Customer shall indemnify, defend and hold Overproof TEAM harmless from and against any and all third party claims, liability, suits, losses, damages and judgments, joint or several, and shall pay all costs and expenses (including counsel’s fees and expenses) as they are incurred in connection with the investigation of, preparation for or defense of any pending or threatened claim or any action or proceeding arising therefrom, that Overproof TEAM incurs as a result of having performed consulting services for or on behalf of Customer.
The Customer confirms it is knowledgeable and fully up-to-date on any local, state, and federal regulations, including but not limited to ‘Tied House’ laws, applicable to the markets or areas in which the Customer contracts Overproof TEAM to perform Managed Services.
The Customer shall never knowingly contract Overproof TEAM to perform any Managed Services that violate or may violate any law or regulation. In case of doubt, the Customer warrants it shall seek legal consultation prior to contracting or requesting Overproof TEAM to execute any Services on behalf of the Customer. The Customer warrants that any and all of its officers, directors, employees, and affiliates refrain from asking, suggesting, or indirectly requesting Overproof TEAM to perform any Managed Services that may violate any applicable laws or regulations.

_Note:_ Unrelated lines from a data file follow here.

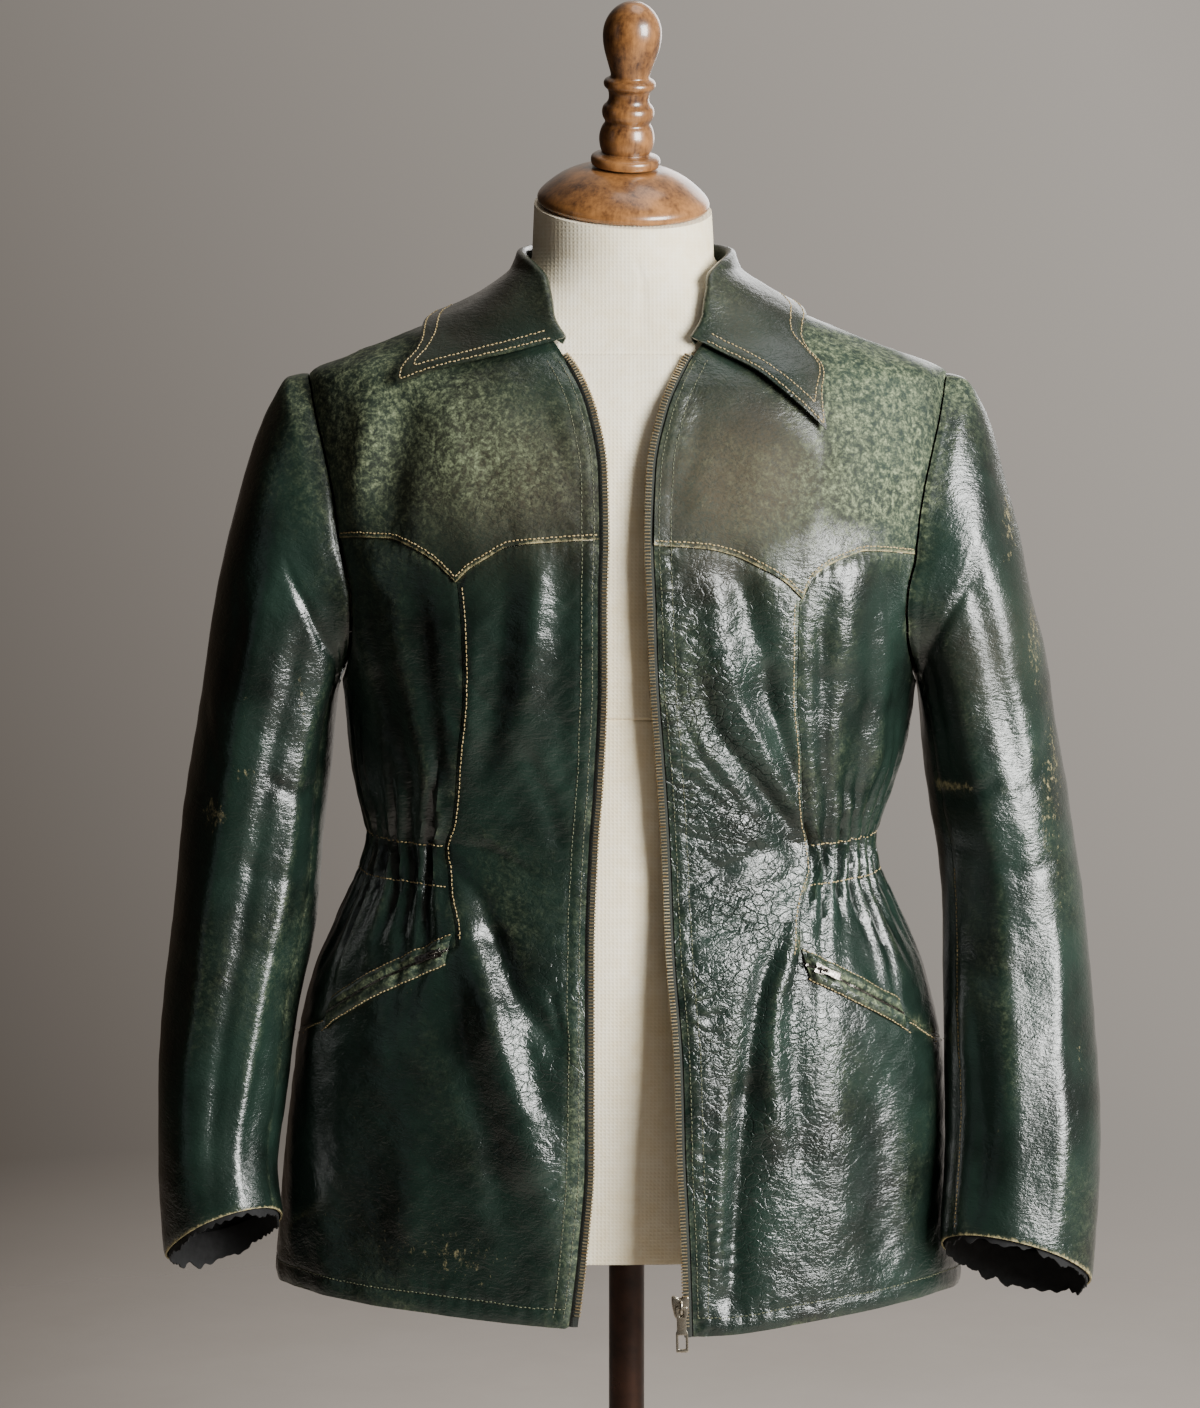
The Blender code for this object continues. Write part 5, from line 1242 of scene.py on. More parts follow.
@dataclass(frozen=True)
class WearAndCreaseShade:
    """Where the leather is rubbed, and how much, and where shade is painted into its crease troughs."""

    edge_reach: float = 2.2
    edge: float = 0.6

    def marks(self, cut: Cut, face: Array, rim: Array, fine: Array) -> dict[str, Array]:
        """The amounts of each kind of wear, and of painted crease shade, at each point.

        Args:
            cut: The piece of cloth.
            face: Its points, in millimetres.
            rim: Each point's distance from the piece's edge.
            fine: How far the small creases lift each point.

        Returns:
            For each kind, an amount from 0 up.
        """
        found = {kind: np.zeros(len(face)) for kind in ("pale", "tan", "brown", "deep")}
        front = smooth(-cut.normal[:, 1], -0.25, 0.35)
        for place in () if cut.sheltered else WORN_PLACES:
            off = ((face[:, 0] - place.x) / place.half_x) ** 2 + ((face[:, 2] - place.z) / place.half_z) ** 2
            found[place.kind] += place.amount * np.exp(-off) * front
            rear = 0.55 if place.kind == "tan" else 0.4
            off_x = (face[:, 0] + place.x + 14) / place.half_x
            off_z = (face[:, 2] - place.z + 9) / place.half_z
            off = off_x ** 2 + off_z ** 2
            found[place.kind] += rear * place.amount * np.exp(-off) * (1 - front)
        patchy = 0.55 + 0.45 * uneven(face, 26.0, 5.0)
        near = np.exp(-rim / self.edge_reach)
        found["tan"] += self.edge * near * patchy
        found["pale"] += 0.4 * np.exp(-rim / (2 * self.edge_reach)) * patchy + 0.14 * np.clip(fine, 0, 2)
        found["pale"] += 0.05 + 0.12 * uneven(face, 90.0, 6.0)
        # painted shade: the troughs of the small creases are darkened towards the leather's dark tone
        found["deep"] += np.clip(-0.35 * fine - 0.1, 0, 0.8)
        if cut.sheltered:
            found["brown"] += 0.22 + 0.14 * uneven(face, 45.0, 3.0)
        if cut.rub is not None:
            found[cut.rub_kind] += cut.rub * (0.85 + 0.25 * uneven(face, 9.0, 4.0))
        x, z = face[:, 0], face[:, 2]
        found["cracked"] = np.zeros(len(face))
        for place in CRACKED_PLACES:
            off = ((x - place.x) / place.half_x) ** 2 + ((z - place.z) / place.half_z) ** 2
            found["cracked"] += place.amount * np.exp(-off) * front
        found["cracked"] *= 0.75 + 0.35 * uneven(face, 40.0, 2.0)
        return {kind: np.clip(amount, 0, 1.4) for kind, amount in found.items()}


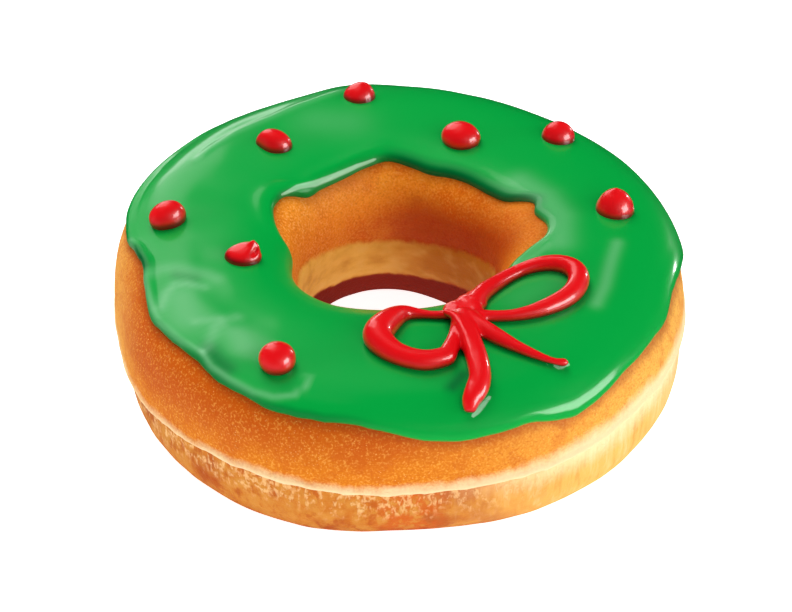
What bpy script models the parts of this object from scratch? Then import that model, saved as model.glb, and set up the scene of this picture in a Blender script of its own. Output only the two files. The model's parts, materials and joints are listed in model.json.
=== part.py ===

Customer agrees to defend, indemnify and hold Overproof TEAM harmless from and against any claims, actions or demands, liabilities, and settlements including without limitation, reasonable legal and accounting fees, resulting from, or alleged to result from, any and all contracted brand activations and events hosted by, executed by or managed by Overproof TEAM.
SOLICITATION OF EMPLOYEES
Unless otherwise approved in writing, for the term of any Order and twelve (12) months beyond, the Customer will not offer employment to any employee or individual subcontractor of Overproof or Overproof TEAM who performed professional services under this Agreement or any related Order, or contracts with, either individually or through a third party, any such employee or individual subcontractor of Overproof or Overproof TEAM.